La Corte costituzionale, dal canto suo, aveva parzialmente dato ragione al Csm, definendo quelle a carico di Ferri intercettazioni casuali e rispedendo gli atti alla Camera dopo il suo primo no. Ma quella sentenza si è tinta di giallo, dopo le parole pronunciate da uno dei giudici costituzionali di quella pronuncia, ovvero Nicolò Zanon. Nel corso della presentazione del libro di Alessandro Barbano dal titolo “La gogna. Hotel Champagne la notte della giustizia italiana”, Zanon spiegò infatti che la sentenza della Consulta fu pronunciata «rovesciando» la Costituzione per evitare di sconfessare la Cassazione e la sezione disciplinare del Csm sulla famigerata notte dell’Hotel Champagne. Tanto che il relatore, Franco Modugno, si rifiutò di sovvertire i principi costituzionali e di scrivere una sentenza diametralmente opposta a quella redatta, poco prima, nel caso che riguardava Matteo Renzi. Sulle clamorose parole di Zanon intervenne poi la stessa Corte, che tentò di smussare la polemica, ribadendo la bontà delle proprie azioni e parlando di «rappresentazione distorta delle ragioni sottese alla decisione» sul caso Ferri.

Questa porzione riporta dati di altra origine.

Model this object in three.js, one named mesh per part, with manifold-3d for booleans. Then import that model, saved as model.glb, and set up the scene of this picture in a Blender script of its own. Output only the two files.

La presunta casualità delle intercettazioni

Ma il vero problema è la sostenibilità delle affermazioni della Consulta, secondo cui Ferri fu intercettato casualmente. Il nome del deputato, infatti, compare 341 volte nelle varie richieste di proroga delle captazioni, delle quali 107 in una sola richiesta antecedente la cena all’Hotel Champagne del 9 maggio 2019, a partire da febbraio. Ed è certo, come risulta dalla dichiarazione del maresciallo della Guardia di Finanza Fabio Del Prete, ascoltato come testimone nel procedimento disciplinare a carico degli ex consiglieri del Csm presenti a quella cena, che «la sua identificazione avviene almeno a partire dal 12 marzo 2019». Ciò, secondo la difesa, avrebbe reso Ferri, «insieme a Palamara, l’oggetto pressoché esclusivo delle attenzioni dei pm perugini». Tanto che oltre alle intercettazioni, il fascicolo includeva anche pedinamenti, fotografie e rapporti sulla toga prestata alla politica.

La sentenza

La Camera ha dunque creduto alla linea difensiva. E il Csm ha chiuso la questione, non senza il rammarico della procura generale - rappresentata dai sostituti pg Pasquale Fimiani e Simone Perelli - che valuterà se impugnare davanti alle Sezioni Unite la sentenza con riferimento al mancato sollevamento di un nuovo conflitto d’attribuzione. Dal canto suo, Luigi Antonio Paolo Panella, difensore di Ferri, aveva chiesto l’estinzione del procedimento disciplinare per decorso dei termini. E ieri, invece, si è limitato ad associarsi alla richiesta della procura generale, ritrovatasi senza armi contro l’ex deputato renziano. La sezione disciplinare, prima di chiudere il dibattimento, aveva invitato le parti ad ascoltare nuovi testimoni. La pg aveva indicato nella sua lista testi due finanzieri, che avrebbero dovuto spiegare le modalità con cui erano state effettuate le intercettazioni. Ma alla luce dell’inutilizzabilità delle stesse, l’accusa ha rinunciato alla loro audizione. Così come ha fatto Panella, pronto a portare a Palazzo dei Marescialli i componenti della passata consiliatura del Csm, proprio per spiegare che nessuno era stato condizionato nello svolgimento del proprio incarico. «Sono soddisfatto - ha commentato al Dubbio il legale -, perché ho sempre ritenuto infondate le accuse nei confronti del dottor Ferri. Chiusa questa vicenda, il mio assistito non ha più alcun addebito. Ora sono due (dopo quella sul caso del giudice Franco, che Ferri accompagnò da Berlusconi, ndr) le sentenze che escludono gli addebiti del merito e che hanno chiarito che i fatti, semplicemente, non sussistono».